The Blueprint for Tomorrow is Being Laid Today

While these challenges are significant, they are not insurmountable roadblocks. They are the problems that innovators are actively working to solve, and the groundwork for this agentic future is already being laid by some of the biggest players in the industry. This isn't theoretical; the foundational layers are being coded and deployed as we speak.

We are seeing the emergence of critical infrastructure. Technologies like Google’s Agent2Agent protocol are creating the communication standards that will allow disparate AI agents to interact, negotiate, and transact with one another seamlessly. The new Agent Payments Protocol is building the financial rails for this machine-to-machine economy, enabling agents to not only perform tasks but to get paid for them autonomously.

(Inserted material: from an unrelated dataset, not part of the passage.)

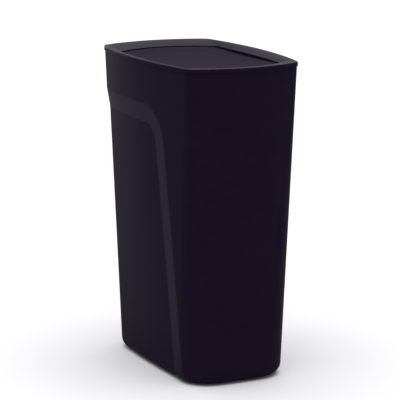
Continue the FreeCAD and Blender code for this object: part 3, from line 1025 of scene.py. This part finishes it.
# %% Lights
def add_light(name, kind, place, watts):
    """A light that shines straight down until it is turned."""
    data = bpy.data.lights.new(name, kind)
    data.energy = watts
    light = bpy.data.objects.new(name, data)
    light.location = place
    bpy.context.collection.objects.link(light)
    return light


def soft_box(name, place, aim, size, watts):
    """A square soft box that faces a point."""
    light = add_light(name, "AREA", place, watts)
    light.data.shape = "SQUARE"
    light.data.size = size
    turn = (Vector(aim) - Vector(place)).to_track_quat("-Z", "Y")
    light.rotation_euler = turn.to_euler()


world = bpy.data.worlds.new("studio")
world.use_nodes = True
backdrop = world.node_tree.nodes["Background"]
backdrop.inputs["Color"].default_value = (0.95, 0.93, 1.0, 1)
backdrop.inputs["Strength"].default_value = 0.45
bpy.context.scene.world = world
ceiling = add_light("ceiling", "SUN", (0, 0, 3), 2.9)
ceiling.data.angle = math.radians(70)
soft_box("edge", (-3.0, -0.15, 0.35), (0, 0, HEIGHT * 0.5), size=0.4, watts=4)
bpy.context.scene.view_settings.view_transform = "Standard"
print("lights:", [light.name for light in bpy.data.lights])

# %% [markdown]
# ## Camera
#
# The view is three-quarter, a little above the rim, so that the narrow front, the long side
# and the dished top all show. A wide lens close up would splay the upright edges. A long
# lens from a couple of metres keeps them nearly parallel.

# %% Camera
AZIMUTH = math.radians(63.98)
ELEVATION = math.radians(11.95)
DISTANCE = 6.4975 * HEIGHT
target = Vector((0, 0, HEIGHT / 2))
toward = Vector((math.sin(AZIMUTH) * math.cos(ELEVATION),
                 -math.cos(AZIMUTH) * math.cos(ELEVATION),
                 math.sin(ELEVATION)))
camera_data = bpy.data.cameras.new("camera")
camera_data.sensor_width = 36
camera_data.lens = 182.45
camera_data.shift_x = 0.0044
camera_data.shift_y = 0.0200
camera_data.clip_end = 100
camera = bpy.data.objects.new("camera", camera_data)
camera.location = target + toward * DISTANCE
camera.rotation_euler = toward.to_track_quat("Z", "Y").to_euler()
bpy.context.collection.objects.link(camera)
bpy.context.scene.camera = camera
print("camera %.2f m away with a %.0f mm lens" % (DISTANCE, camera_data.lens))

# %% [markdown]
# ## Sizes
#
# The looks must not change what the bin measures.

Development platforms are also materializing. The Agent Development Kit (ADK) and various open-source frameworks are providing the toolsets for developers and marketers to begin building their own specialized agents. These tools will democratize access, allowing not just enterprise-level corporations but also smaller agencies and even individual freelancers to participate in the agentic ecosystem. The building blocks are here, waiting for the architects of the future to assemble them.

How to Prepare for Your AI Co-Pilot

The transition to an agent-driven marketing world will not happen overnight, but the most successful marketers of the next decade will be those who start preparing today. The proactive steps you take now will become the training data for the invaluable asset you will deploy later.

Start by meticulously documenting your decision-making processes. Every choice, every hypothesis, every success, and every failure is a lesson. This internal knowledge, often left unspoken, is the gold that will fuel your agent. Transform your intuition into a structured, machine-readable format.

Simultaneously, build comprehensive performance databases. Clean, organized, and rich historical data is the bedrock upon which your agent's intelligence will be built. The quality of its future output is directly proportional to the quality of your current data hygiene. Experiment relentlessly with the AI tools available today. This is not about finding a perfect solution now, but about building your own intuition for how to work with, manage, and prompt AI systems effectively.

Finally, begin considering which unique expertise you possess that could be monetized. Is it your ability to write compelling ad copy for a specific niche? Your knack for optimizing campaigns in a highly regulated industry? Your agent can package this expertise, turning your intellectual property into a scalable, 24/7 revenue stream by performing tasks for other agents in the network.

The future of performance marketing is not merely more automation. It is the dawn of digital replication—creating intelligent versions of ourselves that can think, collaborate, and earn on our behalf. The top marketers of 2030 won't just be managing campaigns; they will be training and directing a team of digital agents. The only question left is: What will you teach your agent?